- EXTRACTED RECORDS:
%%

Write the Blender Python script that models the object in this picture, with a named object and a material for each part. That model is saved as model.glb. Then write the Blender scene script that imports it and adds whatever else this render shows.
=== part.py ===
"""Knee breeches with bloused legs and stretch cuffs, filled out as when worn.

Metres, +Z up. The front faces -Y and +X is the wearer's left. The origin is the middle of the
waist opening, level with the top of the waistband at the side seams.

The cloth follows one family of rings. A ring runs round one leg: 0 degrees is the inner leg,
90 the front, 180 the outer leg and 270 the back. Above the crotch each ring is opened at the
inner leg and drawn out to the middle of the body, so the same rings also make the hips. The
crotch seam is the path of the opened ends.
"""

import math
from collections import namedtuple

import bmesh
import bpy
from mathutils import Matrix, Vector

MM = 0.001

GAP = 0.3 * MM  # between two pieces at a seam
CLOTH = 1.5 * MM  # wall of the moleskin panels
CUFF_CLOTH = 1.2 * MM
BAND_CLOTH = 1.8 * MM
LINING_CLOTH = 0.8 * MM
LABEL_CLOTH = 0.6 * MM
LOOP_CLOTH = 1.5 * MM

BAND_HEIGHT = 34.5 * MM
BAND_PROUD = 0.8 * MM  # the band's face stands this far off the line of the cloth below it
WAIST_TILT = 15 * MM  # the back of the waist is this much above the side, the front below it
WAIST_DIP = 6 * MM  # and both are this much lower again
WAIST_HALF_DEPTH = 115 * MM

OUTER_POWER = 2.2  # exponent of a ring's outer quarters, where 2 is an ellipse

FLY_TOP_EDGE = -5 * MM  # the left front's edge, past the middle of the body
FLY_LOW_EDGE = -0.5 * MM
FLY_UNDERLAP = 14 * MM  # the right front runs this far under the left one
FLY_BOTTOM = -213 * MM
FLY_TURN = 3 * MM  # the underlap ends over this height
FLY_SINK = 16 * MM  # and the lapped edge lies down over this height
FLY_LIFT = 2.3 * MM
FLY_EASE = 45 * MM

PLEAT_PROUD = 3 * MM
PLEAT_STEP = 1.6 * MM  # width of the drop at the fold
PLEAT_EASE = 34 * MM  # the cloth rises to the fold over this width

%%
%%

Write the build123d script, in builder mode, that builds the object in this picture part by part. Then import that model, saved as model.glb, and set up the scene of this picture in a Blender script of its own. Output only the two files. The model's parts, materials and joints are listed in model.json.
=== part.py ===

%%

Above are the entries. Quote exactly the lines from the one bearing "Write the Blender Python" through the one bearing "FLY_EASE = 45 * MM".

- WRITTEN SOLUTION:
Write the Blender Python script that models the object in this picture, with a named object and a material for each part. That model is saved as model.glb. Then write the Blender scene script that imports it and adds whatever else this render shows.
=== part.py ===
"""Knee breeches with bloused legs and stretch cuffs, filled out as when worn.

Metres, +Z up. The front faces -Y and +X is the wearer's left. The origin is the middle of the
waist opening, level with the top of the waistband at the side seams.

The cloth follows one family of rings. A ring runs round one leg: 0 degrees is the inner leg,
90 the front, 180 the outer leg and 270 the back. Above the crotch each ring is opened at the
inner leg and drawn out to the middle of the body, so the same rings also make the hips. The
crotch seam is the path of the opened ends.
"""

import math
from collections import namedtuple

import bmesh
import bpy
from mathutils import Matrix, Vector

MM = 0.001

GAP = 0.3 * MM  # between two pieces at a seam
CLOTH = 1.5 * MM  # wall of the moleskin panels
CUFF_CLOTH = 1.2 * MM
BAND_CLOTH = 1.8 * MM
LINING_CLOTH = 0.8 * MM
LABEL_CLOTH = 0.6 * MM
LOOP_CLOTH = 1.5 * MM

BAND_HEIGHT = 34.5 * MM
BAND_PROUD = 0.8 * MM  # the band's face stands this far off the line of the cloth below it
WAIST_TILT = 15 * MM  # the back of the waist is this much above the side, the front below it
WAIST_DIP = 6 * MM  # and both are this much lower again
WAIST_HALF_DEPTH = 115 * MM

OUTER_POWER = 2.2  # exponent of a ring's outer quarters, where 2 is an ellipse

FLY_TOP_EDGE = -5 * MM  # the left front's edge, past the middle of the body
FLY_LOW_EDGE = -0.5 * MM
FLY_UNDERLAP = 14 * MM  # the right front runs this far under the left one
FLY_BOTTOM = -213 * MM
FLY_TURN = 3 * MM  # the underlap ends over this height
FLY_SINK = 16 * MM  # and the lapped edge lies down over this height
FLY_LIFT = 2.3 * MM
FLY_EASE = 45 * MM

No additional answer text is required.